CWSF Academic Integrity

1. Organization & Governance
Policy Number: 
Policy Section: 
Ethical Conduct
Approved by: 
NJC, NPAC, Executive Director
Date Approved: 
Tue, Jan 24, 2006
Date Effective: 
Date Last Amended: 
Thu, Apr 26, 2018
Date of Next Review: 
Sun, Oct 31, 2021

1 Preamble

1.1 YSC is committed to the highest standards of academic integrity.

1.2 While there are several forms of academic misconduct, plagiarism is very serious and is by far the most common example of academic integrity.  YSC defines plagiarism as ‘submission of the work of another as if it were your own’.

1.3 Some examples of plagiarism:

1.3.1 Failure to attribute authorship when using sources such as written or oral work, computer codes/programs, artistic works, scientific and technology projects, graphical representations, diagrams, videos, and images.

1.3.2 Downloading all/part of the work of another from the Internet and submitting as your own.

1.3.3 The use of a document prepared by any person other than the individual claiming to be the author.

1.4 Plagiarism is committed when you do not acknowledge using someone else'swork. This includes using words or phrases, ideas or thoughts of others. It also includes copying computer code, experiment results, falsifying data, citations or other text.
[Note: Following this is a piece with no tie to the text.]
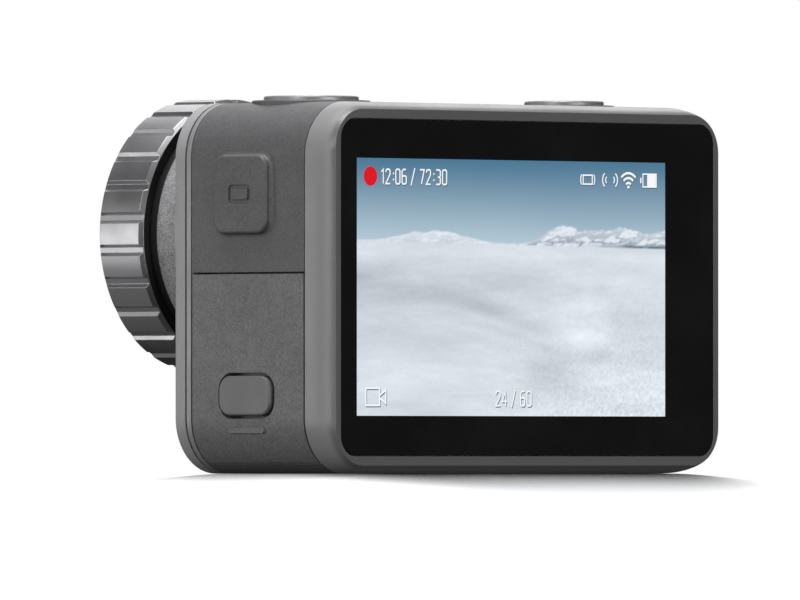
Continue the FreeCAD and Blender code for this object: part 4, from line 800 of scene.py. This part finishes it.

In addition, submitting your own previously submitted work is called self-plagiarism.

1.5 Plagiarized materials can come from any source including - encyclopedias, web pages, books, journal articles, email, talks or lectures, etc.

2 Process

2.1 This policy will be activated by an accusation of academic misconduct against a CWSF finalist. This accusation cannot be anonymous and must provide some initial details. It may come from a member of the community or from the CWSF judging team as they process projects and as projects are judged at the CWSF.

2.2 Once the policy is activated the matter will be kept as confidential as possible and only those persons identified in the policy will be privy to the particulars of the accusation and ensuing process. At the outset, the YSC office will be notified of the particular case so as to ensure that no prize monies, or other awards, are given to a finalist until a hearing is held and the matter is resolved.

2.3 Information about the potential violation will be compiled by the manager of the judging team, or other person as assigned by Executive Director. This information will be as complete as possible and will be provided to the hearing panel through the Executive Director.

2.4 A hearing panel will be comprised of a Chair, appointed by the Executive Director, a judging person appointed by the National Judge in Chief and a member of the Board. None of these panel members will have any involvement with gathering information of the potential violation. If they do, then they will be replaced by the Executive Director with appropriately qualified people.

2.5 This panel will, in a timely fashion, meet and recommend action to be taken to the Executive Director. If before the CWSF, they will normally render a decision within one week, and if possible in time to potentially change travel plans. If at the CWSF, they will normally render a decision before the Awards ceremony, if at all possible. If after the CWSF, they will normally make a decision within 10 working days. Any delays to these normal times must be discussed with, and approved by, the Executive Director.

2.6 The hearing will review information provided by the judging team, through the judging team manager, which is collected independent of the judging member of the panel. If possible, the regional Chief Judge and/or regional science fair committee Chair will be contacted for any relevant information and context.

2.7 Where possible, the finalist, and their delegate, will be present at the hearing. Failing this, then they will be available via electronic means. The finalist and their delegate will provide their account of the matter and will have an opportunity to respond to any and all information provided about the potential infraction. Once the hearing is scheduled, failure of the finalist or the delegate to appear will not cause the hearing to be cancelled.

2.8 A detailed record of the panel hearing will be kept until after the matter is completely finalized. If the finding is that there was no academic misconduct then this record will be destroyed.

2.9 Once the Executive Director receives the finding of the panel then a final decision will be communicated to the finalist, delegate, National Judge in Chief and Chair of the Host CWSF Committee within 24 hours. Using the principles of natural justice, appeals will only be considered based upon Section 5 in YSC Appeals Policy 1.5.3. If such an appeal is valid, policy 1.5.3 will be followed for the appeal.

3 Sanctions

3.1 Sanctions for a finding of academic misconduct may include, depending upon the perceived severity of the academic infraction:

  • Attendance at CWSF, but finalist is ineligible to win awards;
  • Loss of any awards from the CWSF;
  • Disqualification from the CWSF;
  • Suspension from all Youth Science Canada activities for a designated period of time;
  • Publication of the decision;
  • Suspension from the CWSF and immediate transport home at the parent’s/guardian’s expense;
  • Other sanctions as may be considered appropriate for the offence.